- _YOUR INSTRUCTIONS_
Every line from the first one to the line containing "return Vector((point.x, -drop, 0))" should be echoed exactly; leave out the rest.

- _MATERIAL_
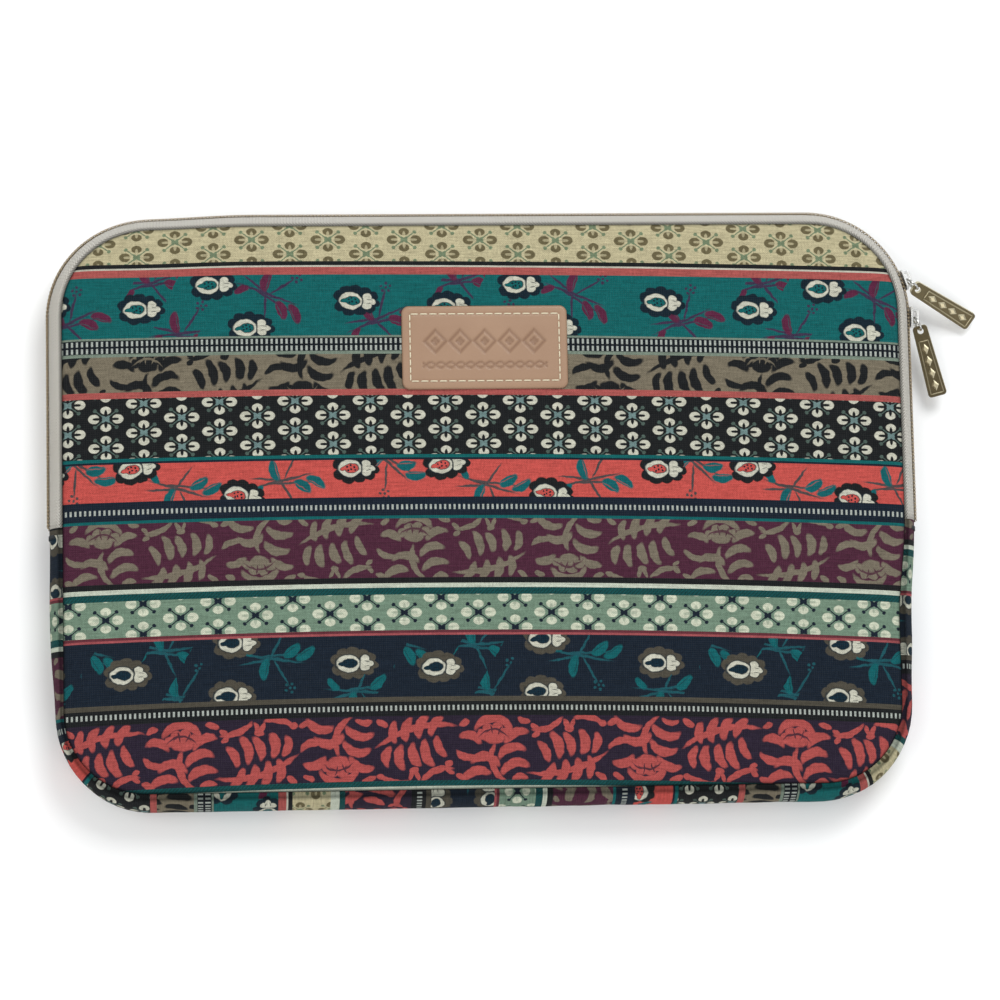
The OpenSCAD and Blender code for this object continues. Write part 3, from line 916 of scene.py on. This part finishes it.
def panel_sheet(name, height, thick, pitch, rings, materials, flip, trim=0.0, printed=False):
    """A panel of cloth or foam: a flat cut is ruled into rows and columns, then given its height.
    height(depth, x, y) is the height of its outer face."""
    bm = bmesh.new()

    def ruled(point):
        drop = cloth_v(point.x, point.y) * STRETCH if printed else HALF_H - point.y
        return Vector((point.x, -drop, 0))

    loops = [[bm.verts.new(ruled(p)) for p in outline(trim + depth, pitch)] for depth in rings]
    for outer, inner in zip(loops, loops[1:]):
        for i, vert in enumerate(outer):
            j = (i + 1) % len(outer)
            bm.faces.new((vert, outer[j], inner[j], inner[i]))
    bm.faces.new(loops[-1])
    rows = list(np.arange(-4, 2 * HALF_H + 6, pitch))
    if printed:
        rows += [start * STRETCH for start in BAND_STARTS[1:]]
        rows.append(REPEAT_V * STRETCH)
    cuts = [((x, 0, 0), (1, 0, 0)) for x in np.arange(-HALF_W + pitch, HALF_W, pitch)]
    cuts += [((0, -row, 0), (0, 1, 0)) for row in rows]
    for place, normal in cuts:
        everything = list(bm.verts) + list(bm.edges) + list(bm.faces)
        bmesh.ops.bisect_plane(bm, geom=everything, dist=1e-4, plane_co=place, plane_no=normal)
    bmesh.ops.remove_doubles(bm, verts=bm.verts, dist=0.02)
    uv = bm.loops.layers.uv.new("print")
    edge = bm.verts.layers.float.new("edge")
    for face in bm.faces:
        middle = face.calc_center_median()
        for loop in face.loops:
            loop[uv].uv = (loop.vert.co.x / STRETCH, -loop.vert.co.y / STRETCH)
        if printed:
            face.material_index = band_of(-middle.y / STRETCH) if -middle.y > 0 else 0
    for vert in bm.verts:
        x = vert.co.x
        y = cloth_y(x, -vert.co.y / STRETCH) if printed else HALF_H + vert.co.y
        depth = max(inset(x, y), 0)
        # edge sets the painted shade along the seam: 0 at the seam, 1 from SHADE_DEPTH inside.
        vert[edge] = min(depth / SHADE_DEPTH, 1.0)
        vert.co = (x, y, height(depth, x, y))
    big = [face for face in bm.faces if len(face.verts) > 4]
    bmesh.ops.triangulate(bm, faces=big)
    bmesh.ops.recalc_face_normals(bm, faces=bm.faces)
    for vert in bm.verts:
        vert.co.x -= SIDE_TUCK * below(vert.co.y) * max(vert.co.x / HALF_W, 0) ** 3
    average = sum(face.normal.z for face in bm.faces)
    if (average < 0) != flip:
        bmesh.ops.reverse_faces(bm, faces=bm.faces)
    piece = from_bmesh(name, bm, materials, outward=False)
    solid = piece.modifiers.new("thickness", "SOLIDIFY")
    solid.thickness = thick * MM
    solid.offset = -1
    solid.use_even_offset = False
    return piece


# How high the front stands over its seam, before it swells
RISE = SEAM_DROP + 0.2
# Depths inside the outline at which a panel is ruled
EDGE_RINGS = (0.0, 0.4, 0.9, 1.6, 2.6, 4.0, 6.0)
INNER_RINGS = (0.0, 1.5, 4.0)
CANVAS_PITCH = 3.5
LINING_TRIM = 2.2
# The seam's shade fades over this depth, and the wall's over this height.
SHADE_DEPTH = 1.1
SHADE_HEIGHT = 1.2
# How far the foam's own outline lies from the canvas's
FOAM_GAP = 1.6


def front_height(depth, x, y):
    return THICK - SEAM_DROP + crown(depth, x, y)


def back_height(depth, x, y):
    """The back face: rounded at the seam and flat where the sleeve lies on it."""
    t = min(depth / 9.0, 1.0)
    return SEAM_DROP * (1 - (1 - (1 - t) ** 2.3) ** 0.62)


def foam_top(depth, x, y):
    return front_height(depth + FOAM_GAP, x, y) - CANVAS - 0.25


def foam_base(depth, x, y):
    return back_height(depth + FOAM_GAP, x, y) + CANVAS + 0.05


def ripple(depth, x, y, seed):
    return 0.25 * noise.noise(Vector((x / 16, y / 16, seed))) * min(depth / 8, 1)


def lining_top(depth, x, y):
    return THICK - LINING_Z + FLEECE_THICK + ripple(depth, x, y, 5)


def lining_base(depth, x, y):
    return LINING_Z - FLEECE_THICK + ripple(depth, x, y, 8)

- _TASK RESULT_
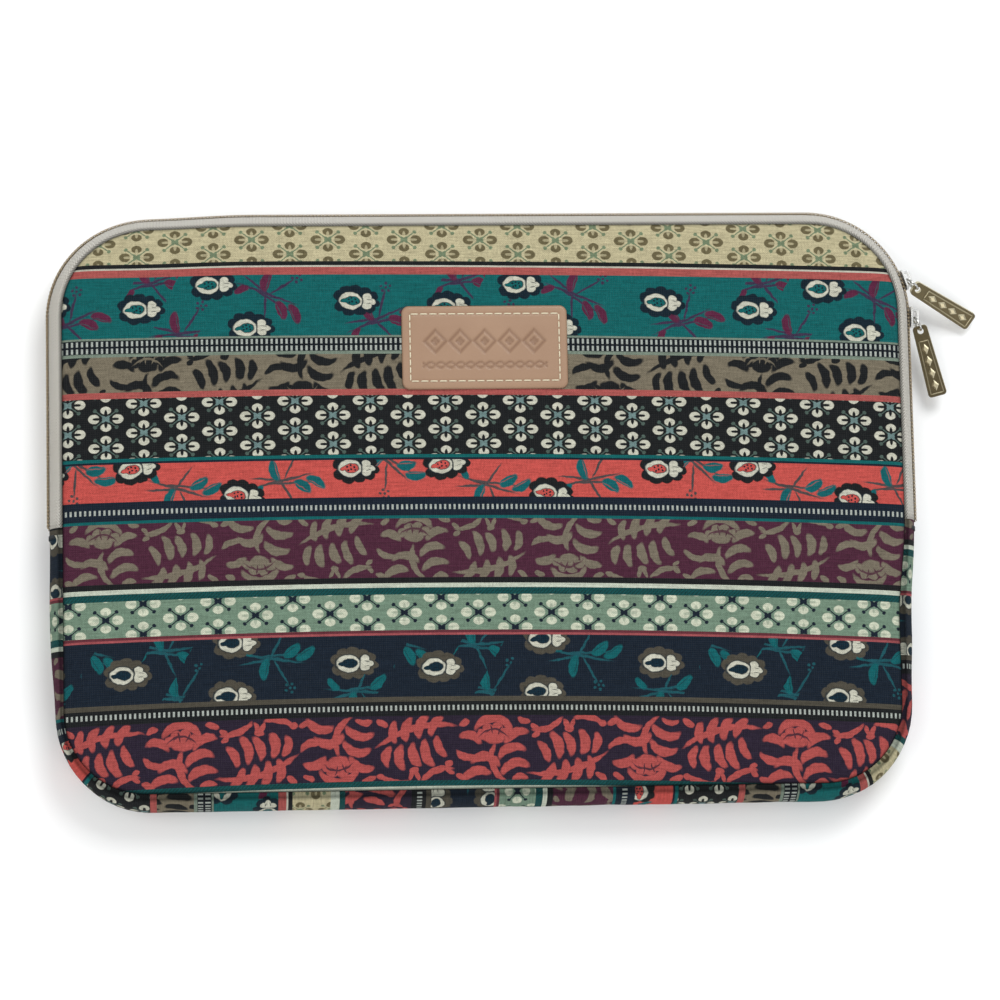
The OpenSCAD and Blender code for this object continues. Write part 3, from line 916 of scene.py on. This part finishes it.
def panel_sheet(name, height, thick, pitch, rings, materials, flip, trim=0.0, printed=False):
    """A panel of cloth or foam: a flat cut is ruled into rows and columns, then given its height.
    height(depth, x, y) is the height of its outer face."""
    bm = bmesh.new()

    def ruled(point):
        drop = cloth_v(point.x, point.y) * STRETCH if printed else HALF_H - point.y
        return Vector((point.x, -drop, 0))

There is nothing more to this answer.